With all the years of violent fighting in Ireland, that was a really nice thing to hear, and I have to wonder how those years of strife influenced their music. Obviously, in good way.
Thanks for the introduction to Sidine–really beautiful music.
John says
Thank you for the lucidity. :)
Sounds like a wonderful visit from the Irish music students. (Can’t remember — are either of your kids in the band? Did they get to make that trip last year???)
For reasons I alluded to in a comment above, I’m almost painfully reluctant to recommend any specifically English, Scottish, Welsh, or Irish (or Cornish or Manx, I guess!) cultural experience on the basis of its, like, ishness. But I have been thinking for weeks that I really need to re-watch The Commitments — you do know that film and soundtrack, right? (The book on which it’s based is hugely entertaining.)
Jayne says
Oh, I like her even more now.
Do I know the film? Oh gosh, I’ve got the film and the soundtrack, and it would be a good time to take a look again. Maybe with the kids. (I can’t remember the rating–will have to check that first.)

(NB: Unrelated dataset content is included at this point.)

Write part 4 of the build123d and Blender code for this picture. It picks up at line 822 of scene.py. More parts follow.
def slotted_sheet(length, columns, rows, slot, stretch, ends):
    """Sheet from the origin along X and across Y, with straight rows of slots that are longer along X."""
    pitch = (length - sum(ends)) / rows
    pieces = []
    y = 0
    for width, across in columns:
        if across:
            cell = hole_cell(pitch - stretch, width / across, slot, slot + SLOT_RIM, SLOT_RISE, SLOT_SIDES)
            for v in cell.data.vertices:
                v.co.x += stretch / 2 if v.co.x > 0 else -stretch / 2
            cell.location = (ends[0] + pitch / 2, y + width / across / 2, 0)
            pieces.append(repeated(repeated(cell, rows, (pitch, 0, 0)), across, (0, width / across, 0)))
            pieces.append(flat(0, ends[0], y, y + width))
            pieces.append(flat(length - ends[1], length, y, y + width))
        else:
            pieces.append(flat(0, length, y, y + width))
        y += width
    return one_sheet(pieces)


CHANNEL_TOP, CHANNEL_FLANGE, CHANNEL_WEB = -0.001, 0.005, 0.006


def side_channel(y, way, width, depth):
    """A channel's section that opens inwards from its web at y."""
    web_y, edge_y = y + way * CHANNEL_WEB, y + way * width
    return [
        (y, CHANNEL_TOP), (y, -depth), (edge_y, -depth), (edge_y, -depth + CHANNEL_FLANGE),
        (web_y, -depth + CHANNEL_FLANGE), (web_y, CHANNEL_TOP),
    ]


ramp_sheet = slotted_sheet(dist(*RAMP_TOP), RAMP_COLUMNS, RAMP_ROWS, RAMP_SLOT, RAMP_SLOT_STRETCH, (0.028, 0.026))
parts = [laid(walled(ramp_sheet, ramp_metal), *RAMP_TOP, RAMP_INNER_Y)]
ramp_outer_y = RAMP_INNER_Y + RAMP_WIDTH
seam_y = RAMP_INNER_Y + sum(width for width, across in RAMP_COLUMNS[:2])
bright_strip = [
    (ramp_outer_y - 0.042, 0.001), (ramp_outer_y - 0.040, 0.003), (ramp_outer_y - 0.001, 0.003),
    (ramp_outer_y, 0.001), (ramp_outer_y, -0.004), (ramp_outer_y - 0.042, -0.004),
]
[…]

Neither of mine are in the band (actually, there are two school bands), or I’d of been to Ireland for sure. One can only hope. The jazz band is always looking for a guitarist… (practice kid!).
John says
I don’t know the rating, either. Probably more than an innocuous PG, though — lots of fooking this and fooking that, as I recall, along with the obligatory shites and such. And then there’s the sexual undercurrents surging beneath the surface of the relationships…
…[checking]…
Ah. Okay. Yes, MPAA rating is R. You also might want to check IMDB’s “parental guide” page on the film, especially if you yourself haven’t seen it recently.